**SUPPLIED MATERIAL**
=-=-=

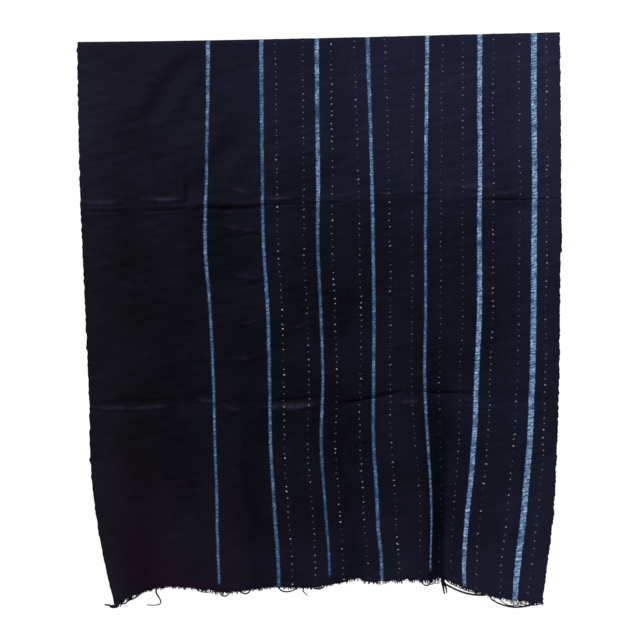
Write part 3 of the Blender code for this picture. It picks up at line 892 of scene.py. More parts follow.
@dataclass(frozen=True)
class StripeFinish:
    """The pale blue of the undyed stripe: ribbed by stitches, mottled, darkest where the dye crept in."""

    mid: Colour = (0.074, 0.148, 0.262, 1.0)
    pale: Colour = (0.188, 0.294, 0.420, 1.0)
    knot: Colour = (0.370, 0.460, 0.575, 1.0)
    lavender: Colour = (0.102, 0.147, 0.300, 1.0)
    crept: Colour = (0.008, 0.029, 0.064, 1.0)
    halo: Colour = (0.0032, 0.0190, 0.0620, 1.0)
    halo_reach: float = 0.0030
    edge_wander: float = 0.0048
    rib_pitch: float = 0.0062
    rib_height: float = 2.6

    def ribs(self, graph: Graph, side: object, along: object, seed: float) -> Socket:
        """The ribs that the stitches left across the stripe, about from 0 to 1.

        Args:
            graph: The material that is being made.
            side: Distance from the stripe's line.
            along: Distance along the cloth.
            seed: The stripe's own chance.

        Returns:
            The ribs' height.
        """
        slant = graph.math("MULTIPLY_ADD", side, 0.2, along)
        place = graph.vector(graph.times(side, 0.8), slant, seed)
        knots = graph.noise(place, 175.0, 4.0)
        drift = graph.times(graph.noise(graph.vector(along, seed, 0.0), 45.0, 1.0), 14.0)
        turns = graph.math("MULTIPLY_ADD", slant, math.tau / self.rib_pitch, drift)
        return graph.math("MULTIPLY_ADD", graph.math("SINE", turns), 0.07, knots)

    def paint(self, graph: Graph, stripe: Stripe, cloth: Socket) -> tuple[Socket, Socket]:
        """Lays the stripe on the cloth's colour.

        Args:
            graph: The material that is being made.
            stripe: The strip's own stripe.
            cloth: The cloth's colour.

        Returns:
            The new colour, and the relief of the stripe's ribs.
        """
        side, along = graph.uv(STRIPE_UV)
        half, tone = graph.uv(SHAPE_UV)
        seed = float(stripe.strip)
        ribs = self.ribs(graph, side, along, seed)
        edge_place = graph.vector(graph.times(side, 0.5), along, seed)
        ragged = graph.minus(graph.noise(edge_place, 150.0, 3.0), 0.5)
        offset = graph.times(ragged, self.edge_wander)
        past = graph.total(graph.minus(graph.math("ABSOLUTE", side), half), offset)
        inside = graph.spread(past, -0.0007, 0.0007, 1.0, 0.0)
        near = graph.spread(past, 0.0, self.halo_reach, 0.9, 0.0)
        ends = FRONT_LENGTH - stripe.ends * MM
        reaches = graph.spread(along, ends - 0.006, ends + 0.004, 1.0, 0.0)
        inside = graph.times(inside, reaches)
        near = graph.times(near, reaches)
        long_change = graph.noise(graph.vector(along, seed + 7.0, 0.0), 17.0, 2.0)
        blue = graph.mixed(graph.spread(long_change, 0.42, 0.62, 0.0, 0.7), self.mid, self.lavender)
        blue = graph.mixed(graph.spread(ribs, 0.44, 0.62, 0.0, 1.0), blue, self.pale)
        blue = graph.mixed(graph.spread(ribs, 0.34, 0.46, 0.75, 0.0), blue, self.crept)
        blue = graph.mixed(graph.spread(ribs, 0.60, 0.70, 0.0, 0.8), blue, self.knot)
        short_change = graph.noise(graph.vector(along, seed + 3.0, 0.0), 38.0, 4.0)
        patches = graph.spread(short_change, 0.34, 0.66, -0.48, 0.58)
        paleness = graph.total(tone, graph.times(patches, graph.total(tone, 0.10)))
        crease_light_mask = graph.uv(CREASE_LIGHT_UV)[0]
        # Painted highlight: the stripe is paler on the creases' ridges; painted shade: darker, towards the
        # crept colour, in their troughs.
        paleness = graph.total(
            paleness, graph.spread(crease_light_mask, 0.5, 2.0, 0.0, 0.30), graph.spread(crease_light_mask, -0.5, -2.0, 0.0, -0.35)
        )
        blue = graph.mixed(graph.math("MINIMUM", graph.math("MAXIMUM", paleness, 0.0), 1.0), self.crept, blue)
        colour = graph.mixed(near, cloth, self.halo)
        colour = graph.mixed(inside, colour, blue)
        relief = graph.times(graph.times(ribs, inside), self.rib_height)
        return colour, relief


@dataclass(frozen=True)
class DotFinish:
    """Rows of small spots that a tied stitch kept from the dye, uneven in place, size and strength."""

    bright: Colour = (0.560, 0.560, 0.640, 1.0)
    dull: Colour = (0.095, 0.090, 0.150, 1.0)
    pitch: float = 0.0145
    radius: float = 0.00160
    wander: float = 0.0075

    def paint(self, graph: Graph, stripe: Stripe, row: DotRow, cloth: Socket) -> Socket:
        """Lays one row of dots on the cloth's colour.

        Args:
            graph: The material that is being made.
            stripe: The strip's own stripe.
            row: The row of dots.
            cloth: The cloth's colour.

        Returns:
            The new colour.
        """
        side, along = graph.uv(STRIPE_UV)
        seed = stripe.strip * 2.0 + (1.0 if row.offset > 0 else 0.0)
        drift = graph.minus(graph.noise(graph.vector(along, seed, 0.0), 9.0, 3.0), 0.5)
        line = graph.math("MULTIPLY_ADD", drift, self.wander, row.offset * MM)
        turns = graph.total(graph.math("DIVIDE", along, self.pitch), 0.37 * seed)
        cell = graph.math("FLOOR", turns)
        chance = graph.chances(cell, seed)
        other = graph.chances(cell, seed + 50.0)
        jump = graph.times(graph.minus(chance.outputs[0], 0.5), 0.42)
        down = graph.minus(graph.minus(turns, cell), graph.total(jump, 0.5))
        down = graph.times(down, self.pitch)
        aside = graph.times(graph.minus(chance.outputs[1], 0.5), 0.0024)
        aside = graph.minus(side, graph.total(line, aside))
        slant = graph.times(graph.minus(other.outputs[0], 0.5), 1.3)
        down = graph.math("MULTIPLY_ADD", aside, slant, down)
        wide = graph.math("MULTIPLY_ADD", graph.math("POWER", other.outputs[1], 3.0), 0.0016, self.radius)
        tall = graph.math("MULTIPLY_ADD", other.outputs[2], -0.0004, self.radius)
        across_share = graph.math("DIVIDE", aside, wide)
        down_share = graph.math("DIVIDE", down, tall)
        squares = graph.total(graph.math("POWER", across_share, 2.0), graph.math("POWER", down_share, 2.0))
        fuzz = graph.times(graph.noise(graph.vector(side, along, seed), 900.0, 2.0), 0.8)
        spot = graph.spread(graph.total(squares, fuzz), 0.55, 1.55, 1.0, 0.0)
        long_change = graph.noise(graph.vector(along, seed + 20.0, 0.0), 11.0, 2.0)
        stretch = graph.spread(long_change, 0.34, 0.60, 0.50, 1.0)
        strength = graph.spread(chance.outputs[2], 0.0, 0.4, 0.28 * row.strength, row.strength)
        strength = graph.times(strength, stretch)
        pale = graph.times(graph.math("POWER", chance.outputs[2], 3.1), row.strength)
        colour = graph.mixed(pale, self.dull, self.bright)
        return graph.mixed(graph.times(spot, strength), cloth, colour)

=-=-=

**YOUR TASK**
From the top of the listing above, restate each line word for word up to and including the line with "seed: The stripe's own chance."; add nothing else.

**COMPLETE OUTPUT**
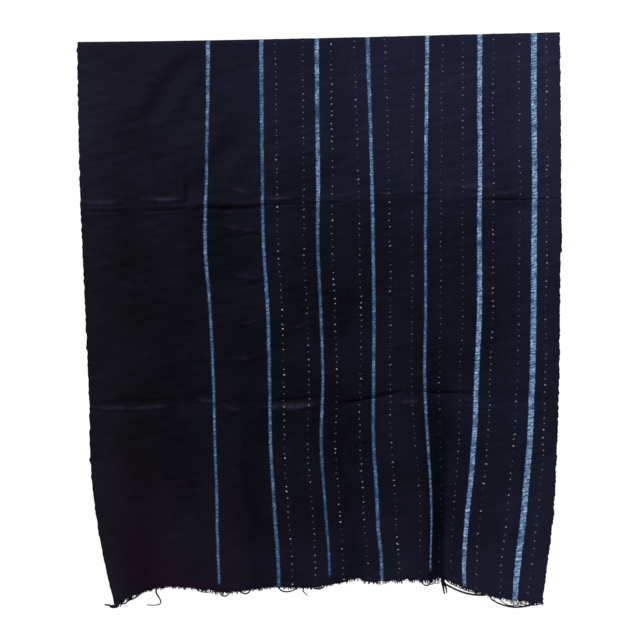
Write part 3 of the Blender code for this picture. It picks up at line 892 of scene.py. More parts follow.
@dataclass(frozen=True)
class StripeFinish:
    """The pale blue of the undyed stripe: ribbed by stitches, mottled, darkest where the dye crept in."""

    mid: Colour = (0.074, 0.148, 0.262, 1.0)
    pale: Colour = (0.188, 0.294, 0.420, 1.0)
    knot: Colour = (0.370, 0.460, 0.575, 1.0)
    lavender: Colour = (0.102, 0.147, 0.300, 1.0)
    crept: Colour = (0.008, 0.029, 0.064, 1.0)
    halo: Colour = (0.0032, 0.0190, 0.0620, 1.0)
    halo_reach: float = 0.0030
    edge_wander: float = 0.0048
    rib_pitch: float = 0.0062
    rib_height: float = 2.6

    def ribs(self, graph: Graph, side: object, along: object, seed: float) -> Socket:
        """The ribs that the stitches left across the stripe, about from 0 to 1.

        Args:
            graph: The material that is being made.
            side: Distance from the stripe's line.
            along: Distance along the cloth.
            seed: The stripe's own chance.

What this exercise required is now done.